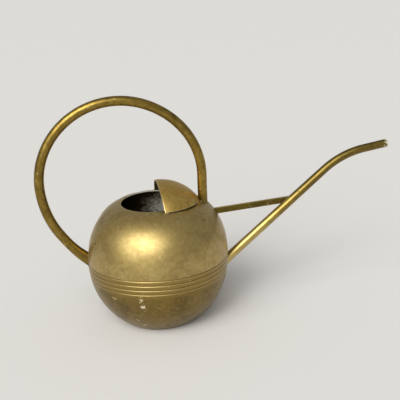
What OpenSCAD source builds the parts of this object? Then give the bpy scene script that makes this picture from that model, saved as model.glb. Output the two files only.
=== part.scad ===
// Long-spouted indoor watering can of sheet brass.
// Two spun half shells are soldered together at a grooved belt. A bent tube makes the round
// handle, a tapered tube the spout, a flat bar braces the spout, and a dished hood covers the
// front half of the mouth.
// Millimetres. +Z is up and +X points along the spout. The origin is the centre of the base.

/* [Body] */
// Largest diameter of the body, at the belt
body_d = 140; // [115:1:170]
// Radius of the gentle upright curve at the belt
belly_r = 105; // [95:1:125]
// Radius of the shoulder curve, between belt and mouth
crown_r = 45.5; // [42:0.5:50]
// Angle at which the belt curve passes into the shoulder
crown_start = 10; // [7:0.5:14]
// Radius of the bowl under the belt
bowl_r = 69.5; // [64:0.5:80]
// Angle at which the belt curve passes into the bowl
bowl_start = 12; // [8:0.5:15]
// Diameter of the flat base
base_d = 75; // [60:1:90]
// Diameter of the mouth
mouth_d = 66; // [52:1:78]
// Thickness of the sheet brass
sheet_t = 1; // [0.7:0.1:1.4]

/* [Seam and rings] */
// Height of the lower shell's edge that laps inside the upper shell
lap_h = 5; // [3:0.5:8]
// Height of the step that sets that edge inwards
joggle_h = 2.5; // [1.5:0.5:4]
// Room for solder in the lap and round the spout, on each side
solder_gap = 0.1; // [0.05:0.05:0.2]
// Number of turned rings, the first of them on the seam
ring_count = 4; // [1:1:5]
// Distance from one ring to the next
ring_pitch = 4.6; // [3:0.1:6]
// Width of a ring
ring_w = 1.4; // [0.8:0.1:2]
// Depth of a ring
ring_deep = 0.45; // [0.2:0.05:0.6]

/* [Handle] */
// Outer diameter of the handle tube
handle_d = 9.5; // [7:0.5:12]
// Wall of the handle tube
handle_wall = 0.9; // [0.6:0.1:1.5]
// Radius of the handle's bend, to the middle of the tube
handle_r = 78; // [65:0.5:95]
// Distance of the upright front leg from the edge of the mouth
handle_land = 15; // [12:0.5:18]
// Height above the belt at which the rear leg meets the body
handle_foot = 0; // [-5:0.5:10]
// Steepness of the straight rear leg
handle_slope = 54; // [45:1:62]

/* [Spout] */
// Outer diameter of the spout at the body
spout_root_d = 9.4; // [8:0.1:12]
// Outer diameter of the spout from its bend to its tip
spout_d = 8.2; // [6:0.1:8.6]
// Wall of the spout
spout_wall = 0.8; // [0.5:0.1:1.2]
// Depth below the belt at which the spout leaves the body
spout_drop = 16; // [10:1:20]
// Rise of the long straight stretch
spout_rise = 39; // [32:1:46]
// Length of the long straight stretch, outside the body
spout_len = 136; // [110:1:165]
// Radius of the bend, to the middle of the tube
spout_bend_r = 85; // [60:1:110]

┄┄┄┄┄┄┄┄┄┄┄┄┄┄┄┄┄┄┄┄

__Set exercise__
Print the listing above in its entirety, with every line exact.

__The reply__
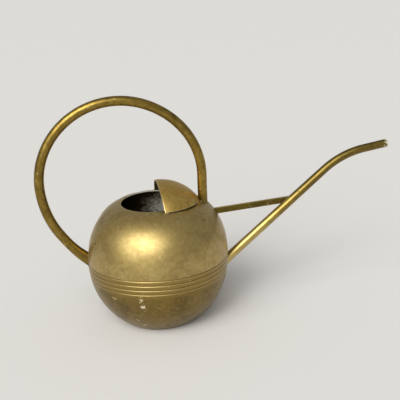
What OpenSCAD source builds the parts of this object? Then give the bpy scene script that makes this picture from that model, saved as model.glb. Output the two files only.
=== part.scad ===
// Long-spouted indoor watering can of sheet brass.
// Two spun half shells are soldered together at a grooved belt. A bent tube makes the round
// handle, a tapered tube the spout, a flat bar braces the spout, and a dished hood covers the
// front half of the mouth.
// Millimetres. +Z is up and +X points along the spout. The origin is the centre of the base.

/* [Body] */
// Largest diameter of the body, at the belt
body_d = 140; // [115:1:170]
// Radius of the gentle upright curve at the belt
belly_r = 105; // [95:1:125]
// Radius of the shoulder curve, between belt and mouth
crown_r = 45.5; // [42:0.5:50]
// Angle at which the belt curve passes into the shoulder
crown_start = 10; // [7:0.5:14]
// Radius of the bowl under the belt
bowl_r = 69.5; // [64:0.5:80]
// Angle at which the belt curve passes into the bowl
bowl_start = 12; // [8:0.5:15]
// Diameter of the flat base
base_d = 75; // [60:1:90]
// Diameter of the mouth
mouth_d = 66; // [52:1:78]
// Thickness of the sheet brass
sheet_t = 1; // [0.7:0.1:1.4]

/* [Seam and rings] */
// Height of the lower shell's edge that laps inside the upper shell
lap_h = 5; // [3:0.5:8]
// Height of the step that sets that edge inwards
joggle_h = 2.5; // [1.5:0.5:4]
// Room for solder in the lap and round the spout, on each side
solder_gap = 0.1; // [0.05:0.05:0.2]
// Number of turned rings, the first of them on the seam
ring_count = 4; // [1:1:5]
// Distance from one ring to the next
ring_pitch = 4.6; // [3:0.1:6]
// Width of a ring
ring_w = 1.4; // [0.8:0.1:2]
// Depth of a ring
ring_deep = 0.45; // [0.2:0.05:0.6]

/* [Handle] */
// Outer diameter of the handle tube
handle_d = 9.5; // [7:0.5:12]
// Wall of the handle tube
handle_wall = 0.9; // [0.6:0.1:1.5]
// Radius of the handle's bend, to the middle of the tube
handle_r = 78; // [65:0.5:95]
// Distance of the upright front leg from the edge of the mouth
handle_land = 15; // [12:0.5:18]
// Height above the belt at which the rear leg meets the body
handle_foot = 0; // [-5:0.5:10]
// Steepness of the straight rear leg
handle_slope = 54; // [45:1:62]

/* [Spout] */
// Outer diameter of the spout at the body
spout_root_d = 9.4; // [8:0.1:12]
// Outer diameter of the spout from its bend to its tip
spout_d = 8.2; // [6:0.1:8.6]
// Wall of the spout
spout_wall = 0.8; // [0.5:0.1:1.2]
// Depth below the belt at which the spout leaves the body
spout_drop = 16; // [10:1:20]
// Rise of the long straight stretch
spout_rise = 39; // [32:1:46]
// Length of the long straight stretch, outside the body
spout_len = 136; // [110:1:165]
// Radius of the bend, to the middle of the tube
spout_bend_r = 85; // [60:1:110]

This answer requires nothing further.